===== Data to process

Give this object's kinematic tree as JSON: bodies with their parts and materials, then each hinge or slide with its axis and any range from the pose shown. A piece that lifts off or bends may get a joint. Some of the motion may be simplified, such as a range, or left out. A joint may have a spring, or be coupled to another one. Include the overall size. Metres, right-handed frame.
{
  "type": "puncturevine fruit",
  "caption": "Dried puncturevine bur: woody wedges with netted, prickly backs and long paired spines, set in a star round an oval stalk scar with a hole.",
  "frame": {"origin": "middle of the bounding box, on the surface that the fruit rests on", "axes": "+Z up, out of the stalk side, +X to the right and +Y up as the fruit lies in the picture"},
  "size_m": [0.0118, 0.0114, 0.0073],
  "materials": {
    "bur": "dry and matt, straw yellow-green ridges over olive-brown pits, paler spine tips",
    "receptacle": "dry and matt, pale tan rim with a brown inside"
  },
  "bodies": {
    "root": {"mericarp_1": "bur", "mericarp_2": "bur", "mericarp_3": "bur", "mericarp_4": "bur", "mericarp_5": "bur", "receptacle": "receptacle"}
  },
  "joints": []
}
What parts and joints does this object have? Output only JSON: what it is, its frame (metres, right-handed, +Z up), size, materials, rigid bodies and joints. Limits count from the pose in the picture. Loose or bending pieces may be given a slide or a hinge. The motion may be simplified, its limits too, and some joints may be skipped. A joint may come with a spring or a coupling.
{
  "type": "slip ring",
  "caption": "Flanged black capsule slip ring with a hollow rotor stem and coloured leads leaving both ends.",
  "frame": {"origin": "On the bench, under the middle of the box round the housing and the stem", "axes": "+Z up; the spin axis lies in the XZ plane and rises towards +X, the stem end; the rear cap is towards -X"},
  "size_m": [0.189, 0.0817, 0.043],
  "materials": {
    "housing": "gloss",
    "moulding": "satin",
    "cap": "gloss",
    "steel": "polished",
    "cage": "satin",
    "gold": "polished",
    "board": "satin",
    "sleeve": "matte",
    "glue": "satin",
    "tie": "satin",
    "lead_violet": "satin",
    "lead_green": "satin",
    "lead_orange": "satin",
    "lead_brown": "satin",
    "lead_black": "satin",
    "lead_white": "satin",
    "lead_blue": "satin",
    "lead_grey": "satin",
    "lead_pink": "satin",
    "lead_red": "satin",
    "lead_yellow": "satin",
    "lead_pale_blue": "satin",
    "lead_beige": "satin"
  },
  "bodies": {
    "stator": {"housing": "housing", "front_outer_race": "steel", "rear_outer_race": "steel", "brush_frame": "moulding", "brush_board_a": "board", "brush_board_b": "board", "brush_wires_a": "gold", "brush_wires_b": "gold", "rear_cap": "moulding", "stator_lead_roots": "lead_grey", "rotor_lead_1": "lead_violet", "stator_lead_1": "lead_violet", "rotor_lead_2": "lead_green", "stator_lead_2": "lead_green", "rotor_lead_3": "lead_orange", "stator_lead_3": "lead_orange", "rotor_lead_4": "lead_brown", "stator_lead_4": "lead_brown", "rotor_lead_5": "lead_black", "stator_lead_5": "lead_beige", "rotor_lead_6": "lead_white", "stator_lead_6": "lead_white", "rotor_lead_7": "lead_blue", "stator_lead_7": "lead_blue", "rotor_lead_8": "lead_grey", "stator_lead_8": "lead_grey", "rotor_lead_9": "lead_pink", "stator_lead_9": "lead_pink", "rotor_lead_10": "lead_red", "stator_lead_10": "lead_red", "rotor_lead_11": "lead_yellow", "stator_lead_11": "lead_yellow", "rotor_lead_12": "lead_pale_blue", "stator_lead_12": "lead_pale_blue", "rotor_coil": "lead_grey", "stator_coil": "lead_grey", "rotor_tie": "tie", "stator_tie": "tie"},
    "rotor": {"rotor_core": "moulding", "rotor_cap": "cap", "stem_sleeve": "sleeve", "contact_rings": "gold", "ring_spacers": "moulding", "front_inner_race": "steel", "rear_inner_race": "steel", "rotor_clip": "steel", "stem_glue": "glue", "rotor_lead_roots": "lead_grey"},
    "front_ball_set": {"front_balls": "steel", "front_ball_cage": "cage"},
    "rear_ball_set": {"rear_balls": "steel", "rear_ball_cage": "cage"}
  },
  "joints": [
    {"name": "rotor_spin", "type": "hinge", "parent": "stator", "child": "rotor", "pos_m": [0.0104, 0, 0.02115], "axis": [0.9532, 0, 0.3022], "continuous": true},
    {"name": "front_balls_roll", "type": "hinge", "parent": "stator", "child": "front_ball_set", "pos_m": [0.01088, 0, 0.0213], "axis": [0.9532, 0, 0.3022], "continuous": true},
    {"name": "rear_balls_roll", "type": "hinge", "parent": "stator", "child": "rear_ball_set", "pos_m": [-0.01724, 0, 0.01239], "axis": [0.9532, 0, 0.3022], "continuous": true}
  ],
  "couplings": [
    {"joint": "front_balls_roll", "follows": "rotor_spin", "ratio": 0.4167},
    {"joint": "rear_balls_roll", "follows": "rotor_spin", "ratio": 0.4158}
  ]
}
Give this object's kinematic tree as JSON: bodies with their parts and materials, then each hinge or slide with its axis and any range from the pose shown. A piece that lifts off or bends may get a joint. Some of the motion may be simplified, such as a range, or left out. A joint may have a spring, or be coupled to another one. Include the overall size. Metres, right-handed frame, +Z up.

==========

Stated problem :: Restate every entry word for word.

Solution to this problem ::
Give this object's kinematic tree as JSON: bodies with their parts and materials, then each hinge or slide with its axis and any range from the pose shown. A piece that lifts off or bends may get a joint. Some of the motion may be simplified, such as a range, or left out. A joint may have a spring, or be coupled to another one. Include the overall size. Metres, right-handed frame.
{
  "type": "puncturevine fruit",
  "caption": "Dried puncturevine bur: woody wedges with netted, prickly backs and long paired spines, set in a star round an oval stalk scar with a hole.",
  "frame": {"origin": "middle of the bounding box, on the surface that the fruit rests on", "axes": "+Z up, out of the stalk side, +X to the right and +Y up as the fruit lies in the picture"},
  "size_m": [0.0118, 0.0114, 0.0073],
  "materials": {
    "bur": "dry and matt, straw yellow-green ridges over olive-brown pits, paler spine tips",
    "receptacle": "dry and matt, pale tan rim with a brown inside"
  },
  "bodies": {
    "root": {"mericarp_1": "bur", "mericarp_2": "bur", "mericarp_3": "bur", "mericarp_4": "bur", "mericarp_5": "bur", "receptacle": "receptacle"}
  },
  "joints": []
}
What parts and joints does this object have? Output only JSON: what it is, its frame (metres, right-handed, +Z up), size, materials, rigid bodies and joints. Limits count from the pose in the picture. Loose or bending pieces may be given a slide or a hinge. The motion may be simplified, its limits too, and some joints may be skipped. A joint may come with a spring or a coupling.
{
  "type": "slip ring",
  "caption": "Flanged black capsule slip ring with a hollow rotor stem and coloured leads leaving both ends.",
  "frame": {"origin": "On the bench, under the middle of the box round the housing and the stem", "axes": "+Z up; the spin axis lies in the XZ plane and rises towards +X, the stem end; the rear cap is towards -X"},
  "size_m": [0.189, 0.0817, 0.043],
  "materials": {
    "housing": "gloss",
    "moulding": "satin",
    "cap": "gloss",
    "steel": "polished",
    "cage": "satin",
    "gold": "polished",
    "board": "satin",
    "sleeve": "matte",
    "glue": "satin",
    "tie": "satin",
    "lead_violet": "satin",
    "lead_green": "satin",
    "lead_orange": "satin",
    "lead_brown": "satin",
    "lead_black": "satin",
    "lead_white": "satin",
    "lead_blue": "satin",
    "lead_grey": "satin",
    "lead_pink": "satin",
    "lead_red": "satin",
    "lead_yellow": "satin",
    "lead_pale_blue": "satin",
    "lead_beige": "satin"
  },
  "bodies": {
    "stator": {"housing": "housing", "front_outer_race": "steel", "rear_outer_race": "steel", "brush_frame": "moulding", "brush_board_a": "board", "brush_board_b": "board", "brush_wires_a": "gold", "brush_wires_b": "gold", "rear_cap": "moulding", "stator_lead_roots": "lead_grey", "rotor_lead_1": "lead_violet", "stator_lead_1": "lead_violet", "rotor_lead_2": "lead_green", "stator_lead_2": "lead_green", "rotor_lead_3": "lead_orange", "stator_lead_3": "lead_orange", "rotor_lead_4": "lead_brown", "stator_lead_4": "lead_brown", "rotor_lead_5": "lead_black", "stator_lead_5": "lead_beige", "rotor_lead_6": "lead_white", "stator_lead_6": "lead_white", "rotor_lead_7": "lead_blue", "stator_lead_7": "lead_blue", "rotor_lead_8": "lead_grey", "stator_lead_8": "lead_grey", "rotor_lead_9": "lead_pink", "stator_lead_9": "lead_pink", "rotor_lead_10": "lead_red", "stator_lead_10": "lead_red", "rotor_lead_11": "lead_yellow", "stator_lead_11": "lead_yellow", "rotor_lead_12": "lead_pale_blue", "stator_lead_12": "lead_pale_blue", "rotor_coil": "lead_grey", "stator_coil": "lead_grey", "rotor_tie": "tie", "stator_tie": "tie"},
    "rotor": {"rotor_core": "moulding", "rotor_cap": "cap", "stem_sleeve": "sleeve", "contact_rings": "gold", "ring_spacers": "moulding", "front_inner_race": "steel", "rear_inner_race": "steel", "rotor_clip": "steel", "stem_glue": "glue", "rotor_lead_roots": "lead_grey"},
    "front_ball_set": {"front_balls": "steel", "front_ball_cage": "cage"},
    "rear_ball_set": {"rear_balls": "steel", "rear_ball_cage": "cage"}
  },
  "joints": [
    {"name": "rotor_spin", "type": "hinge", "parent": "stator", "child": "rotor", "pos_m": [0.0104, 0, 0.02115], "axis": [0.9532, 0, 0.3022], "continuous": true},
    {"name": "front_balls_roll", "type": "hinge", "parent": "stator", "child": "front_ball_set", "pos_m": [0.01088, 0, 0.0213], "axis": [0.9532, 0, 0.3022], "continuous": true},
    {"name": "rear_balls_roll", "type": "hinge", "parent": "stator", "child": "rear_ball_set", "pos_m": [-0.01724, 0, 0.01239], "axis": [0.9532, 0, 0.3022], "continuous": true}
  ],
  "couplings": [
    {"joint": "front_balls_roll", "follows": "rotor_spin", "ratio": 0.4167},
    {"joint": "rear_balls_roll", "follows": "rotor_spin", "ratio": 0.4158}
  ]
}
Give this object's kinematic tree as JSON: bodies with their parts and materials, then each hinge or slide with its axis and any range from the pose shown. A piece that lifts off or bends may get a joint. Some of the motion may be simplified, such as a range, or left out. A joint may have a spring, or be coupled to another one. Include the overall size. Metres, right-handed frame, +Z up.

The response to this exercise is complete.